In addressing the July NACUBO Conference in Chicago, Lattie F. Coor, President of Arizona State University, could have been an ANAC spokesman in calling for universities to engage their regional communities as a survival strategy for campus-based higher education. Coor argued that campus-based higher education is justified by a theory of place where human meaning is constructed, institutions integral to quality of life are located, and students experience applied learning critical to effective education. Recalling the land grant university tradition, Coor cited the recent Kellogg Commission on the Future of State Universities that recommends changing the university mission from "teaching, research, and service" to "learning, discovery, and engagement" as a way to redefine the university mission in the regional community in more active terms. According to Coor, "Engagement is essential and requires dogged commitment, but will become a vital feature of the campus of the future, if we are going to make place central and avoid the campus going the way of the dinosaur."

Richard Guarasci: Democratic Education in an Age of Difference to Counter "Bowling Alone"

The University of Hartford has been selected as one of three institutions nationally to participate in a pilot "Models of Democracy" project of the Society for Values in Higher Education (SVHE).

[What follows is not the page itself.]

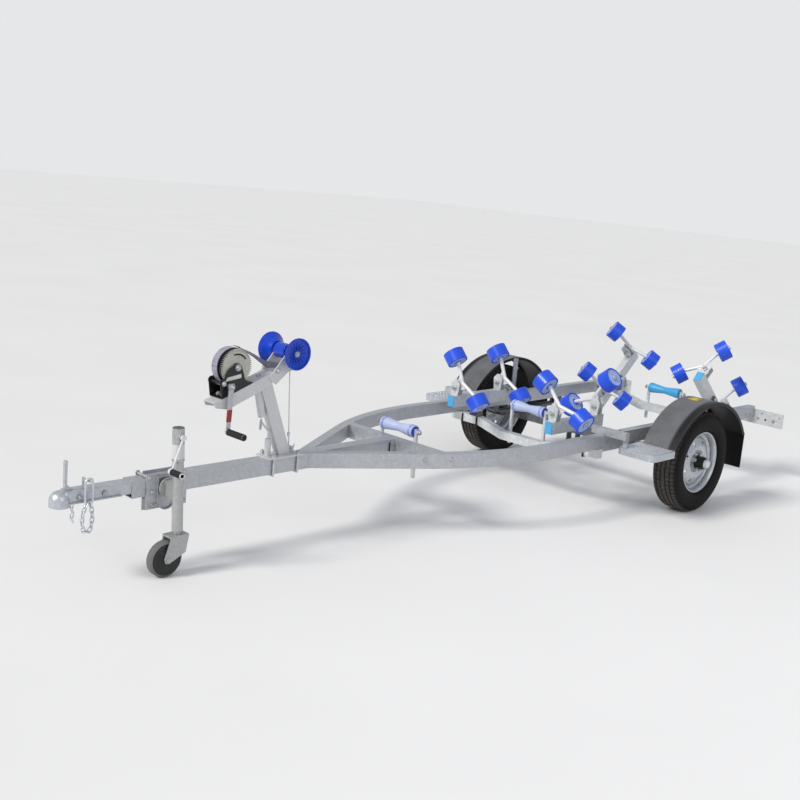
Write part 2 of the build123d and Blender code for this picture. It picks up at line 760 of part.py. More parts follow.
def make_winch_frame():
    """Two side plates that stand on the arm, with the bores of the drum and pinion shafts."""
    drum = (DRUM_X, rail_z(DRUM_Z))
    pinion = (PINION_X, rail_z(PINION_Z))
    foot_rear, foot_front = WINCH_FOOT_X
    seat_rear, seat_front = arm_top(foot_rear) + SEAT, arm_top(foot_front) + SEAT
    outline = [(foot_front, seat_front), *WINCH_PLATE, (foot_rear, seat_rear)]
    with BuildPart() as cheeks:
        for y0, y1 in WINCH_PLATE_Y:
            side_plate([(x, rail_z(height)) for x, height in outline], y0, y1)
        low, high = WINCH_PLATE_Y[0][0], WINCH_PLATE_Y[1][1]
        foot = [
            (foot_front, seat_front),
            (foot_front, seat_front + 4),
            (foot_rear, seat_rear + 4),
            (foot_rear, seat_rear),
        ]
        side_plate([(x, rail_z(height)) for x, height in foot], low, high)
        bolt_x, bolt_z = PLATE_BOLT[0], rail_z(PLATE_BOLT[1])
        rod((bolt_x, low - 6, bolt_z), (bolt_x, high + 6, bolt_z), 6)
        for (x, z), radius in ((drum, 10 + FIT), (pinion, PINION_R + FIT)):
            rod((x, low - 1, z), (x, high + 1, z), radius, mode=Mode.SUBTRACT)
    return cheeks.part


def make_winch_drum():
    """Drum on its shaft with the wound strap, two flanges and the large gear."""
    z = rail_z(DRUM_Z)
    low, high = WINCH_PLATE_Y[0][0], WINCH_PLATE_Y[1][1]
    with BuildPart() as drum:
        rod((DRUM_X, low - 7, z), (DRUM_X, high + 14, z), 10)
        rod((DRUM_X, WOUND_Y[0], z), (DRUM_X, GEAR_Y, z), DRUM_R)
        rod((DRUM_X, WOUND_Y[0], z), (DRUM_X, WOUND_Y[1], z), WOUND_R)
        rod((DRUM_X, WOUND_Y[1] + 3, z), (DRUM_X, WOUND_Y[1] + 6, z), WOUND_R - 6)
        rod((DRUM_X, GEAR_Y, z), (DRUM_X, GEAR_Y + GEAR_T, z), GEAR_R)
    return drum.part


def make_winch_crank():
    """Pinion shaft, crank arm hanging down and the grip across its end."""
    x, z = PINION_X, rail_z(PINION_Z)
    tip_x, tip_z = x + CRANK_SWEEP, z - CRANK_L
    with BuildPart() as crank:
        rod((x, WINCH_PLATE_Y[0][0] - 6, z), (x, CRANK_Y + CRANK_T + 8, z), PINION_R)
        rod((x, CRANK_Y - 6, z), (x, CRANK_Y, z), 14)
        side_plate(
            [(x - 13, z + 15), (x + 13, z + 15), (tip_x + 10, tip_z - 10), (tip_x - 10, tip_z - 10)],
            CRANK_Y,
            CRANK_Y + CRANK_T,
        )
        rod((tip_x, CRANK_Y, tip_z), (tip_x, CRANK_Y + CRANK_T + CRANK_GRIP_L, tip_z), GRIP_R + 1)
    return crank.part


def make_strap():
    """Webbing from the top of the drum, folded on edge under the bow roller, to the guide pin."""
    sections = [
        (2760.0, -26.0, 535.5, 0.0, 42.0),
        (2672.0, -20.0, 491.0, 30.0, 40.0),
        (2596.0, -10.0, 443.0, 58.0, 36.0),
        (2530.0, 0.0, 438.5, 24.0, 34.0),
        (2468.0, 0.0, 436.0, 0.0, 32.0),
    ]
    with BuildPart() as strap:
        for x, y, height, fold, width in sections:
            edge = (0, cos(radians(fold)), -sin(radians(fold)))
            with BuildSketch(Plane(origin=(x, y, rail_z(height)), x_dir=edge, z_dir=(-1, 0, 0))):
                Rectangle(width, STRAP_T)
        loft(ruled=True)
    return strap.part


ROPE_ROUTE = [(2461.0, 0.0, 424.0), (2455.0, 0.0, 300.0), (2444.0, 0.0, 108.0)]


def make_rope():
    """Rope that the strap's end holds taut down to the hook."""
    points = [(x, y, rail_z(height)) for x, y, height in ROPE_ROUTE]
    with BuildPart() as rope:
        with BuildLine() as line:
            FilletPolyline(*points, radius=900)
        with BuildSketch(Plane(origin=line.line @ 0, z_dir=line.line % 0)):
            Circle(ROPE_R)
        sweep(path=line.line)
    return rope.part


def make_rope_hook():
    """Open hook on the rope's end, through the eye on the base plate."""
    points = [(2443.6, 0, 101), (2440, 0, 50), (2435, 0, 25), (2411, 0, 23), (2405, 0, 46)]
    with BuildPart() as hook:
        with BuildLine() as line:
            FilletPolyline(*[(x, y, rail_z(height)) for x, y, height in points], radius=9)
        with BuildSketch(Plane(origin=line.line @ 0, z_dir=line.line % 0)):
            Circle(3.5)
        sweep(path=line.line)
        rod((2444.0, 0, rail_z(106)), (2443.2, 0, rail_z(88)), 7)
    return hook.part


def keel_places():
    """Centre of each keel roller, with its cross member's X and top."""
    return [
        ("front", CROSS_FRONT_X, 50.0, 0.0),
        ("middle", CROSS_MIDDLE_X, 39.0, -RAIL_H - CROSS_DIP),
        ("rear", CROSS_REAR_X, 20.0, -RAIL_H + CROSS_REAR_LIFT - CROSS_DIP),
    ]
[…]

Collaborating with SVHE, pilot campuses will develop and test models for civic education and community engagement through a grant from the Jessie Ball duPont Fund. The purpose of the grant is to use the "arts of democracy" such as dialogue, listening, and reflection to develop curricula and reciprocal community involvement. Richard Guarasci, a project advisor and author of Democratic Education in the Age of Difference: Redefining Citizenship in Higher Education, was a featured speaker at SVHE's annual Fellows Meeting in early August. Guarasci argued that the real significance behind declining voter participation and the dramatic drops in community volunteerism and service organization membership which Robert Putnam notes in Bowling Alone is that American society is becoming "more segregated by difference" than at the time of the Brown v. Board of Education Supreme Court decision in 1954. As a result, we become increasingly estranged from "the other," fundamental issues become reduced to "binary choices" and our society experiences a resurgence of single issue "tribalism," including groups who accentuate "difference for difference sake."

Guarasci's solution? A rededication to "intercultural democracy and community" in the collegiate experience in order that students may develop a recognition that our society is characterized by a "multiplicity of difference" that is a source of strength and meaningful quality of life. He praised curricula that combine dialogue, reflection, and collaborative decision-making, e.g., community-based learning, learning communities, service learning, and conflict resolution programs at their best. Guarasci advocates a civic learning in which students master the "arts of democracy"—self-expression, listening for meaning, critical judgment, inter-cultural understanding, interpersonal action, and reflective practice—as a basic for citizen responsibility and what William Sullivan in Work and Integrity calls civic professionalism.